Data records
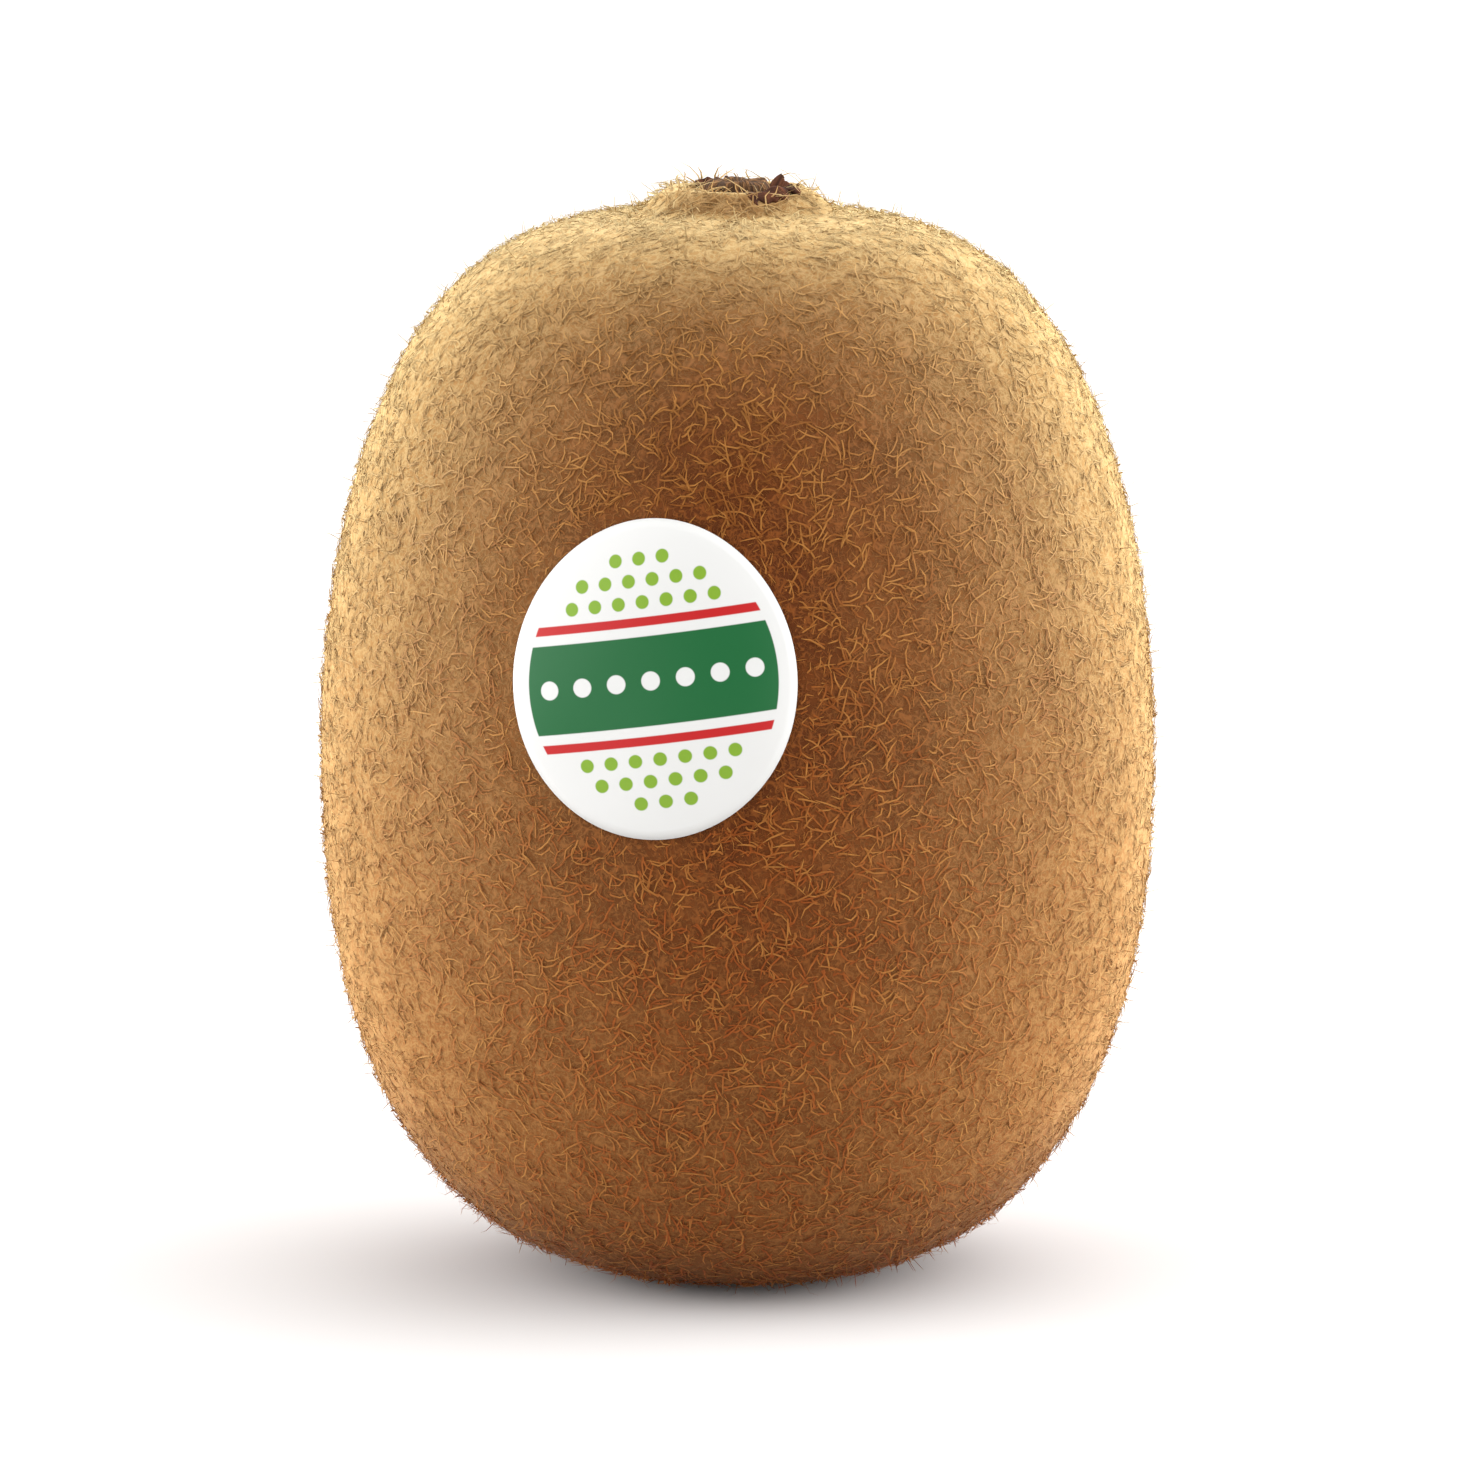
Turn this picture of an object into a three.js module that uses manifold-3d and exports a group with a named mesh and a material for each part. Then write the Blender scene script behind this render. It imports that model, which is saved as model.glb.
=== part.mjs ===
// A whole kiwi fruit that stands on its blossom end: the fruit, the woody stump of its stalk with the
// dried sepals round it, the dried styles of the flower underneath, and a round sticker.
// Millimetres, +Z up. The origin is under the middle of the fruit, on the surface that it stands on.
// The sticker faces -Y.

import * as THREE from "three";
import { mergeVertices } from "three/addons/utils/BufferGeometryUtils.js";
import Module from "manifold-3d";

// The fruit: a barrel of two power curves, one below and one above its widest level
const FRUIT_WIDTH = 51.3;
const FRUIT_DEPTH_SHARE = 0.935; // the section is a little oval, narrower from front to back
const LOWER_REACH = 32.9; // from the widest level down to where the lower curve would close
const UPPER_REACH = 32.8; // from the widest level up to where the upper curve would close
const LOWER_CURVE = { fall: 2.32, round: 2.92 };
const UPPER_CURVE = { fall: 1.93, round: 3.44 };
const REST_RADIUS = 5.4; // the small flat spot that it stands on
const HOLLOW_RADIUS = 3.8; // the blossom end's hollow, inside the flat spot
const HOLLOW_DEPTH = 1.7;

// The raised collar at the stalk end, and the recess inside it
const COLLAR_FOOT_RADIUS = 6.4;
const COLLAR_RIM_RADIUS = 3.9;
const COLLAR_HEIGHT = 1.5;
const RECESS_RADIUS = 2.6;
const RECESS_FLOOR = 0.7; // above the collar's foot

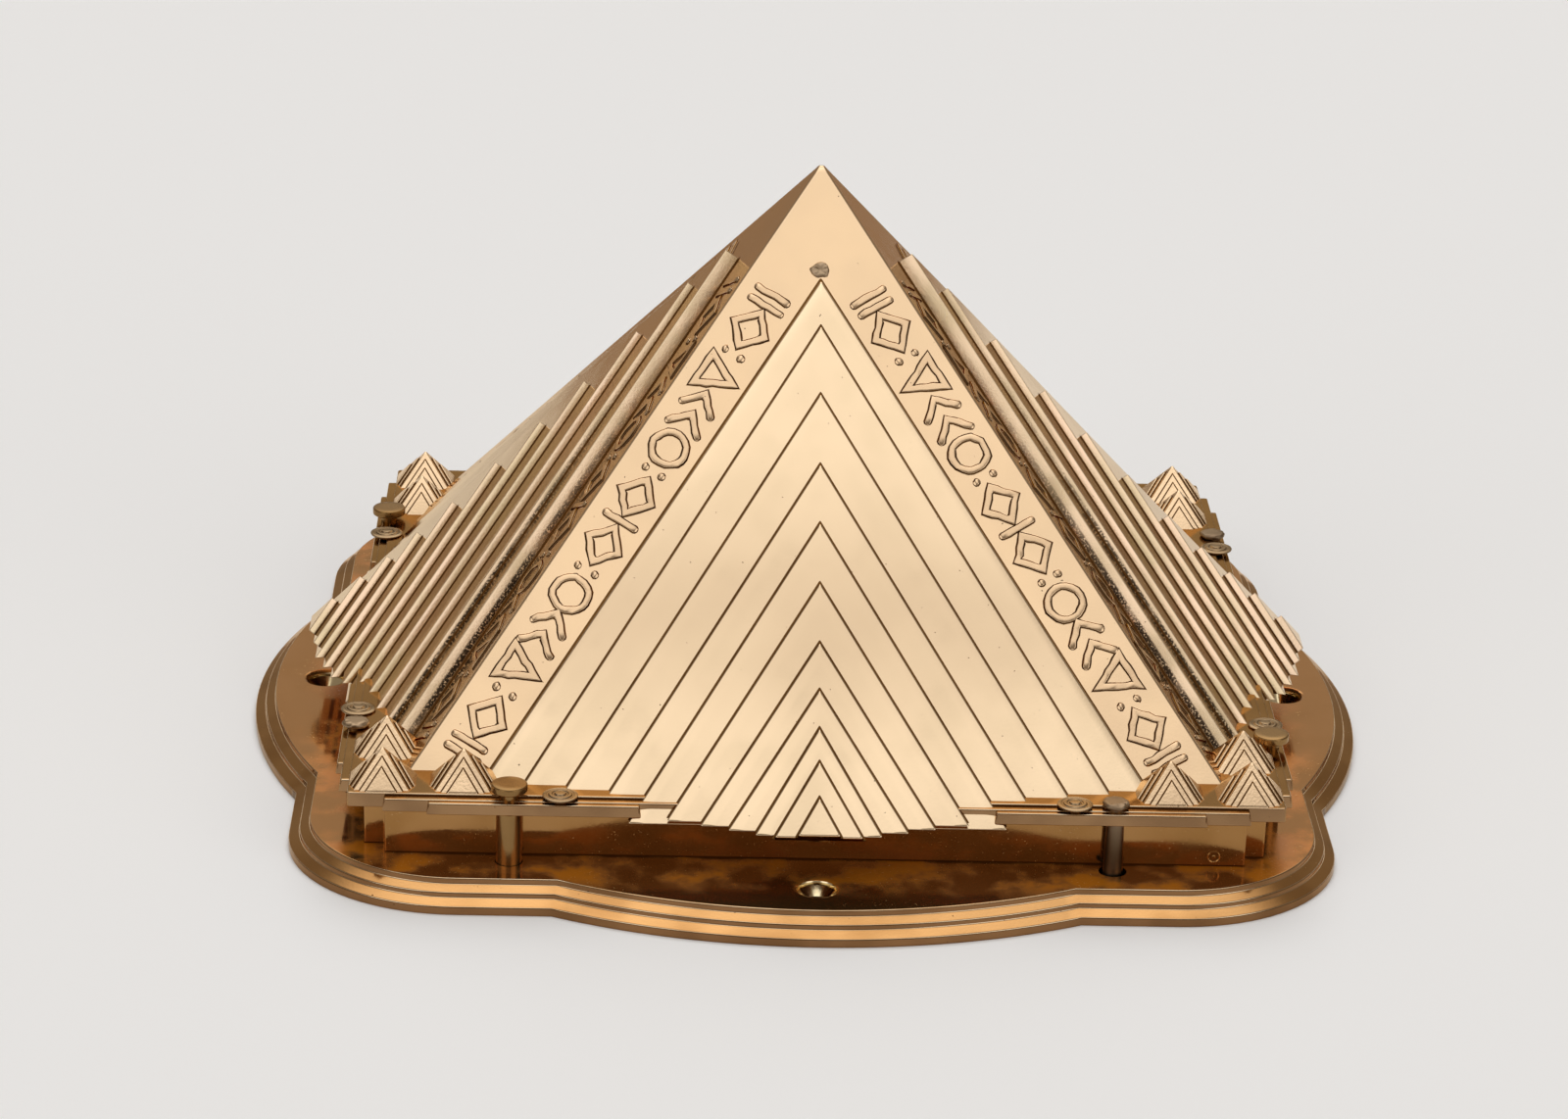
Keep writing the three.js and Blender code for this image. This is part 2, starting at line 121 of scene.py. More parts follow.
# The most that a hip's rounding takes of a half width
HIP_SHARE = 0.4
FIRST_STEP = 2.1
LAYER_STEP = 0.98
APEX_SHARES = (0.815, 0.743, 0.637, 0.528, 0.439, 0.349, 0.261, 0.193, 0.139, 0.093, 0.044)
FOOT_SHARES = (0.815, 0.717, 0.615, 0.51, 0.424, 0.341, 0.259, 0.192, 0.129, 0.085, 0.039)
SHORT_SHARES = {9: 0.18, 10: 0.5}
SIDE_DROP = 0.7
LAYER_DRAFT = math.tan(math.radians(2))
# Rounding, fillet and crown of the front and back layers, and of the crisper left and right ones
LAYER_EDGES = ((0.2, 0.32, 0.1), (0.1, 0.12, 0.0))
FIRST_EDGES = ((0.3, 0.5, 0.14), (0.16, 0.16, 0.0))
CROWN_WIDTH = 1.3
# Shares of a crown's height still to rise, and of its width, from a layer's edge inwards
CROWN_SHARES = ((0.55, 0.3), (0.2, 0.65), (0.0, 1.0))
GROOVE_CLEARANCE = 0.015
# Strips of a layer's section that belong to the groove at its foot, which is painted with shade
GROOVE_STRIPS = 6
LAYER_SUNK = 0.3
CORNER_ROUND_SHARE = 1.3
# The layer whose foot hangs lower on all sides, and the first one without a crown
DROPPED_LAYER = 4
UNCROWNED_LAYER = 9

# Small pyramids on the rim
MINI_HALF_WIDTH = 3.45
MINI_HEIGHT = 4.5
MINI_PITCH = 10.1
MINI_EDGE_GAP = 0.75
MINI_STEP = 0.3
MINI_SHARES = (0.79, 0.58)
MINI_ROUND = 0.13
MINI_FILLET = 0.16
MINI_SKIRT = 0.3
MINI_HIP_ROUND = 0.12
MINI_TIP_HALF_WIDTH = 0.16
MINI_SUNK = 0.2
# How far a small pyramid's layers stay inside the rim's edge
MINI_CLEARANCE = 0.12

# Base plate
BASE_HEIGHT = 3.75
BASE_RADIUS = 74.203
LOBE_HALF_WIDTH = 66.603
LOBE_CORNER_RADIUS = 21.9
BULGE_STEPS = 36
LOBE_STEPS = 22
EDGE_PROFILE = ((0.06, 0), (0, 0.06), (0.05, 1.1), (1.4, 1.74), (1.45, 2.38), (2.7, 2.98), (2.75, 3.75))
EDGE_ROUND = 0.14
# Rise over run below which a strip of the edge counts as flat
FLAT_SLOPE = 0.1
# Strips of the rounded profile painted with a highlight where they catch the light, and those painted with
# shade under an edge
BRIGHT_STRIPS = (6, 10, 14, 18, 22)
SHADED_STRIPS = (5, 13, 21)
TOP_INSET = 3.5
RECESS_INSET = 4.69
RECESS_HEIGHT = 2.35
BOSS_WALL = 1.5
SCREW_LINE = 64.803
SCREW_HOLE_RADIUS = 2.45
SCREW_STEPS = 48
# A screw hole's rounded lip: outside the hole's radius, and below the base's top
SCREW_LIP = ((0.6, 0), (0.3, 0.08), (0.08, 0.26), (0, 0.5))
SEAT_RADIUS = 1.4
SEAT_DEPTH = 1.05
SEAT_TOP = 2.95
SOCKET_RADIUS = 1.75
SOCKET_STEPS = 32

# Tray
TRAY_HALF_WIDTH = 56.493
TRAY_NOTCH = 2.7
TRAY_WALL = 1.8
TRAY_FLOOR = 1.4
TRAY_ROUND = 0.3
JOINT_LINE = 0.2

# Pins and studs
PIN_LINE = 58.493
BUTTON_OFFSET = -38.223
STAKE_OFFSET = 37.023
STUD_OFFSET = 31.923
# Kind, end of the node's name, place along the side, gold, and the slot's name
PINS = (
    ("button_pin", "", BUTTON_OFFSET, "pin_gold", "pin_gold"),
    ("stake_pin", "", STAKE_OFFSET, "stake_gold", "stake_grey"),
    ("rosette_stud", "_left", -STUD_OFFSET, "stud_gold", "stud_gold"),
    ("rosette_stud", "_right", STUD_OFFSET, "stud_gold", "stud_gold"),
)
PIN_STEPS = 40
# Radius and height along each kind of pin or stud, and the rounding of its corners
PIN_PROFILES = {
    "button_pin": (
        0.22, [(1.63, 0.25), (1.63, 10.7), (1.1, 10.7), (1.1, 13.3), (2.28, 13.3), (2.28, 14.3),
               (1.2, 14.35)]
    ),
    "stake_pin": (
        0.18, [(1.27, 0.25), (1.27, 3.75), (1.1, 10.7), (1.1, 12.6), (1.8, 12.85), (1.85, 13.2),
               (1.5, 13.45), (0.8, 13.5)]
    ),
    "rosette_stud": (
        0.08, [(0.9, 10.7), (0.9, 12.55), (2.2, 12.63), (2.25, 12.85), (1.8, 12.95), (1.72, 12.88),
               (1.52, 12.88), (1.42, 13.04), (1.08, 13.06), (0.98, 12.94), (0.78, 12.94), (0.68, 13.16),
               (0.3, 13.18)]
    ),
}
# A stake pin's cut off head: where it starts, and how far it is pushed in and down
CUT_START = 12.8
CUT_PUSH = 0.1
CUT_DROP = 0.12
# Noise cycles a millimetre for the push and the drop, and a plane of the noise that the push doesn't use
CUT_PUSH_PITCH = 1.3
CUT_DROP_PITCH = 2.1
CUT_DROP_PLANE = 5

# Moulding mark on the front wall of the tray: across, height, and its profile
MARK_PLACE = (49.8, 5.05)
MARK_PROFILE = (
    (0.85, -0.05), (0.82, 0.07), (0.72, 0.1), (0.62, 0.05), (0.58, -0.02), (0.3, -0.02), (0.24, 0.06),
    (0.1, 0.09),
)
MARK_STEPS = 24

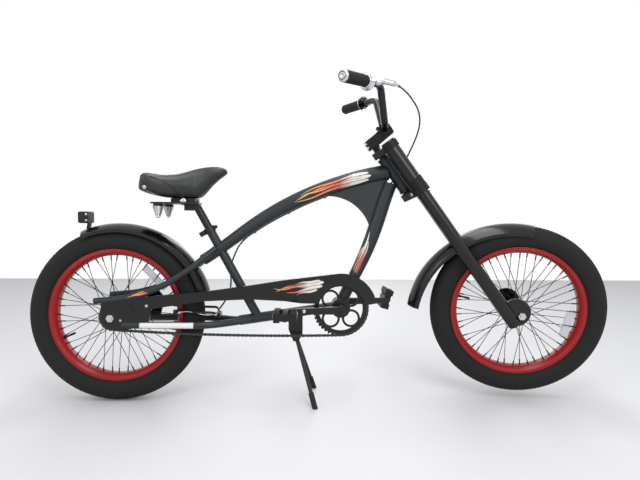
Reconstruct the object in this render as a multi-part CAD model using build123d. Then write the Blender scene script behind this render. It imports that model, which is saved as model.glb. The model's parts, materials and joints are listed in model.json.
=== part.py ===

▸ **Do this**
Restate the whole listing above exactly, please, omitting every image.

▸ **Complete response**
Turn this picture of an object into a three.js module that uses manifold-3d and exports a group with a named mesh and a material for each part. Then write the Blender scene script behind this render. It imports that model, which is saved as model.glb.
=== part.mjs ===
// A whole kiwi fruit that stands on its blossom end: the fruit, the woody stump of its stalk with the
// dried sepals round it, the dried styles of the flower underneath, and a round sticker.
// Millimetres, +Z up. The origin is under the middle of the fruit, on the surface that it stands on.
// The sticker faces -Y.

import * as THREE from "three";
import { mergeVertices } from "three/addons/utils/BufferGeometryUtils.js";
import Module from "manifold-3d";

// The fruit: a barrel of two power curves, one below and one above its widest level
const FRUIT_WIDTH = 51.3;
const FRUIT_DEPTH_SHARE = 0.935; // the section is a little oval, narrower from front to back
const LOWER_REACH = 32.9; // from the widest level down to where the lower curve would close
const UPPER_REACH = 32.8; // from the widest level up to where the upper curve would close
const LOWER_CURVE = { fall: 2.32, round: 2.92 };
const UPPER_CURVE = { fall: 1.93, round: 3.44 };
const REST_RADIUS = 5.4; // the small flat spot that it stands on
const HOLLOW_RADIUS = 3.8; // the blossom end's hollow, inside the flat spot
const HOLLOW_DEPTH = 1.7;

// The raised collar at the stalk end, and the recess inside it
const COLLAR_FOOT_RADIUS = 6.4;
const COLLAR_RIM_RADIUS = 3.9;
const COLLAR_HEIGHT = 1.5;
const RECESS_RADIUS = 2.6;
const RECESS_FLOOR = 0.7; // above the collar's foot

Keep writing the three.js and Blender code for this image. This is part 2, starting at line 121 of scene.py. More parts follow.
# The most that a hip's rounding takes of a half width
HIP_SHARE = 0.4
FIRST_STEP = 2.1
LAYER_STEP = 0.98
APEX_SHARES = (0.815, 0.743, 0.637, 0.528, 0.439, 0.349, 0.261, 0.193, 0.139, 0.093, 0.044)
FOOT_SHARES = (0.815, 0.717, 0.615, 0.51, 0.424, 0.341, 0.259, 0.192, 0.129, 0.085, 0.039)
SHORT_SHARES = {9: 0.18, 10: 0.5}
SIDE_DROP = 0.7
LAYER_DRAFT = math.tan(math.radians(2))
# Rounding, fillet and crown of the front and back layers, and of the crisper left and right ones
LAYER_EDGES = ((0.2, 0.32, 0.1), (0.1, 0.12, 0.0))
FIRST_EDGES = ((0.3, 0.5, 0.14), (0.16, 0.16, 0.0))
CROWN_WIDTH = 1.3
# Shares of a crown's height still to rise, and of its width, from a layer's edge inwards
CROWN_SHARES = ((0.55, 0.3), (0.2, 0.65), (0.0, 1.0))
GROOVE_CLEARANCE = 0.015
# Strips of a layer's section that belong to the groove at its foot, which is painted with shade
GROOVE_STRIPS = 6
LAYER_SUNK = 0.3
CORNER_ROUND_SHARE = 1.3
# The layer whose foot hangs lower on all sides, and the first one without a crown
DROPPED_LAYER = 4
UNCROWNED_LAYER = 9

# Small pyramids on the rim
MINI_HALF_WIDTH = 3.45
MINI_HEIGHT = 4.5
MINI_PITCH = 10.1
MINI_EDGE_GAP = 0.75
MINI_STEP = 0.3
MINI_SHARES = (0.79, 0.58)
MINI_ROUND = 0.13
MINI_FILLET = 0.16
MINI_SKIRT = 0.3
MINI_HIP_ROUND = 0.12
MINI_TIP_HALF_WIDTH = 0.16
MINI_SUNK = 0.2
# How far a small pyramid's layers stay inside the rim's edge
MINI_CLEARANCE = 0.12

# Base plate
BASE_HEIGHT = 3.75
BASE_RADIUS = 74.203
LOBE_HALF_WIDTH = 66.603
LOBE_CORNER_RADIUS = 21.9
BULGE_STEPS = 36
LOBE_STEPS = 22
EDGE_PROFILE = ((0.06, 0), (0, 0.06), (0.05, 1.1), (1.4, 1.74), (1.45, 2.38), (2.7, 2.98), (2.75, 3.75))
EDGE_ROUND = 0.14
# Rise over run below which a strip of the edge counts as flat
FLAT_SLOPE = 0.1
# Strips of the rounded profile painted with a highlight where they catch the light, and those painted with
# shade under an edge
BRIGHT_STRIPS = (6, 10, 14, 18, 22)
SHADED_STRIPS = (5, 13, 21)
TOP_INSET = 3.5
RECESS_INSET = 4.69
RECESS_HEIGHT = 2.35
BOSS_WALL = 1.5
SCREW_LINE = 64.803
SCREW_HOLE_RADIUS = 2.45
SCREW_STEPS = 48
# A screw hole's rounded lip: outside the hole's radius, and below the base's top
SCREW_LIP = ((0.6, 0), (0.3, 0.08), (0.08, 0.26), (0, 0.5))
SEAT_RADIUS = 1.4
SEAT_DEPTH = 1.05
SEAT_TOP = 2.95
SOCKET_RADIUS = 1.75
SOCKET_STEPS = 32

# Tray
TRAY_HALF_WIDTH = 56.493
TRAY_NOTCH = 2.7
TRAY_WALL = 1.8
TRAY_FLOOR = 1.4
TRAY_ROUND = 0.3
JOINT_LINE = 0.2

# Pins and studs
PIN_LINE = 58.493
BUTTON_OFFSET = -38.223
STAKE_OFFSET = 37.023
STUD_OFFSET = 31.923
# Kind, end of the node's name, place along the side, gold, and the slot's name
PINS = (
    ("button_pin", "", BUTTON_OFFSET, "pin_gold", "pin_gold"),
    ("stake_pin", "", STAKE_OFFSET, "stake_gold", "stake_grey"),
    ("rosette_stud", "_left", -STUD_OFFSET, "stud_gold", "stud_gold"),
    ("rosette_stud", "_right", STUD_OFFSET, "stud_gold", "stud_gold"),
)
PIN_STEPS = 40
# Radius and height along each kind of pin or stud, and the rounding of its corners
PIN_PROFILES = {
    "button_pin": (
        0.22, [(1.63, 0.25), (1.63, 10.7), (1.1, 10.7), (1.1, 13.3), (2.28, 13.3), (2.28, 14.3),
               (1.2, 14.35)]
    ),
    "stake_pin": (
        0.18, [(1.27, 0.25), (1.27, 3.75), (1.1, 10.7), (1.1, 12.6), (1.8, 12.85), (1.85, 13.2),
               (1.5, 13.45), (0.8, 13.5)]
    ),
    "rosette_stud": (
        0.08, [(0.9, 10.7), (0.9, 12.55), (2.2, 12.63), (2.25, 12.85), (1.8, 12.95), (1.72, 12.88),
               (1.52, 12.88), (1.42, 13.04), (1.08, 13.06), (0.98, 12.94), (0.78, 12.94), (0.68, 13.16),
               (0.3, 13.18)]
    ),
}
# A stake pin's cut off head: where it starts, and how far it is pushed in and down
CUT_START = 12.8
CUT_PUSH = 0.1
CUT_DROP = 0.12
# Noise cycles a millimetre for the push and the drop, and a plane of the noise that the push doesn't use
CUT_PUSH_PITCH = 1.3
CUT_DROP_PITCH = 2.1
CUT_DROP_PLANE = 5

# Moulding mark on the front wall of the tray: across, height, and its profile
MARK_PLACE = (49.8, 5.05)
MARK_PROFILE = (
    (0.85, -0.05), (0.82, 0.07), (0.72, 0.1), (0.62, 0.05), (0.58, -0.02), (0.3, -0.02), (0.24, 0.06),
    (0.1, 0.09),
)
MARK_STEPS = 24

Reconstruct the object in this render as a multi-part CAD model using build123d. Then write the Blender scene script behind this render. It imports that model, which is saved as model.glb. The model's parts, materials and joints are listed in model.json.
=== part.py ===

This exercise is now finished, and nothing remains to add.